A cross-section of the SN lava shows the following sequence from the bottom up: a lower rhyolite region (SN-LRhy), a lower boundary banded region (SN-LBB: 40 [m]) of obsidian and rhyolite, obsidian region (SN-Ob), upper boundary banded region (SN-UBB) and a clinker region (SN-CL) that is composed of vesiculated rhyolite and fine matrix. The SN obsidian is aphyric and contains microlites of plagioclase, biotite and oxides. Phenocrysts are plagioclase and biotite.

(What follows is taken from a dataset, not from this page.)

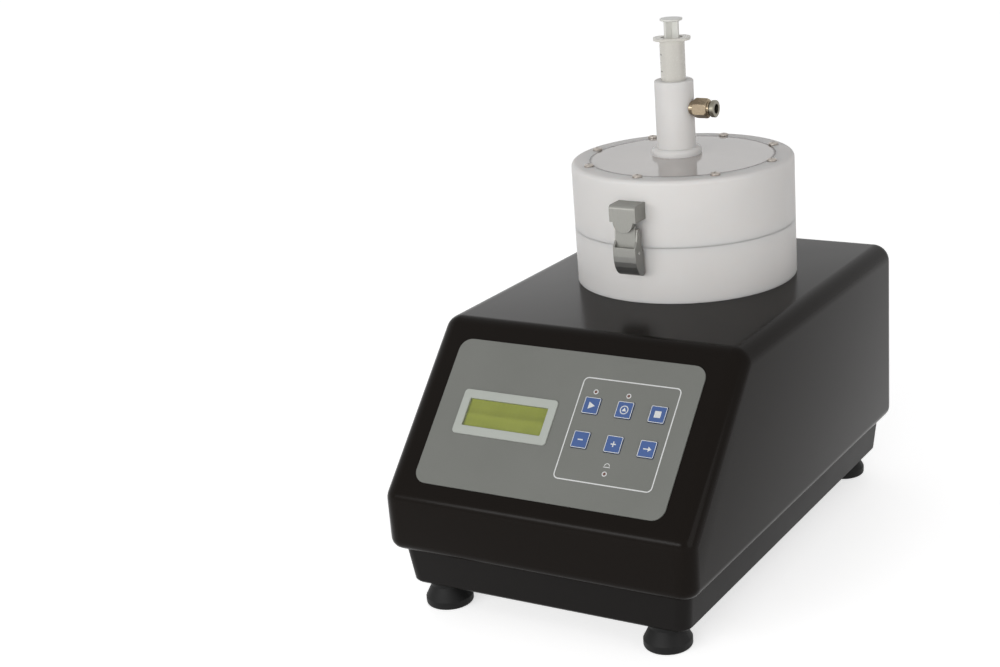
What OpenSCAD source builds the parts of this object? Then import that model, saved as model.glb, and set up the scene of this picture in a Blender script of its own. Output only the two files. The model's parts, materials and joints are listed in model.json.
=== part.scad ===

AK lava is characterized by well-growth spherulite. A cross-section of the AK lava is the following sequence from the bottom: lower obsidian region (AK-LOb), lower boundary banded region (AK-LBB), rhyolite region (AK-Rhy), upper boundary banded region (AK-UBB) and Upper obsidian region (AK-UOb). The AK obsidian contains oxide microlite, and no phenocrysts are contained. At AK lava, we can observe flow bands which are composed of the cm-scale spherulites in BB and Rhy regions. Sometimes spherulites include the obsidian particle. We can also observe the tuffisite structure.
The water concentration was determined using Karl Fischer Titration at the Hokkaido University of Education at Asahikawa. First, we powdered rock samples making sure that there were no crystal fragments. Next, we handpicked powders with an accuracy of ± 10⁻³ g for titration. The samples were heated to 120 [°C] for about 1 h to eliminate all adsorbed H₂O. Finally, we heated the samples to a temperature of 1000 °C to calculate the amount of dissolved water (Westrich, 1987). The titrations were finished when Time-Water amount slope become flat. The duration of analyses was up to 1[h].
Water concentrations in SN samples are following; 0.07 – 0.27 [wt.%] in L-Rhy, 0.22 – 0.99 [wt.%] in L-BB, 0.01 – 0.29 in Ob, 0.01 – 0.21 [wt.%] in Ob, 0.08 – 3.06 [wt.%] in rhyolite region, respectively. The degree of hydration is higher in clinker region than lower rhyolite. Shields et al. (2016) suggested that the amounts of hydration of rhyolite lava samples have positive correlation with the connected vesicularity. According to their study, connected vesicules were highly developed in upper regions.
Water concentrations in AK obsidian were in the range of 0.01 – 0.03 [wt.%], and no systematic change relating to lava structure can be observed. Spherulite shows 1.1 [wt. %] water concentration. We can consider that this value reflects that flow band structure, which is composed of spherulites, has connected vesicularity.
We compared the water concentration profile with lava structure and rock texture at SN and AK lava. Water concentration profiles give us the useful information to reveal the vesiculation and outgassing processes in obsidian lava.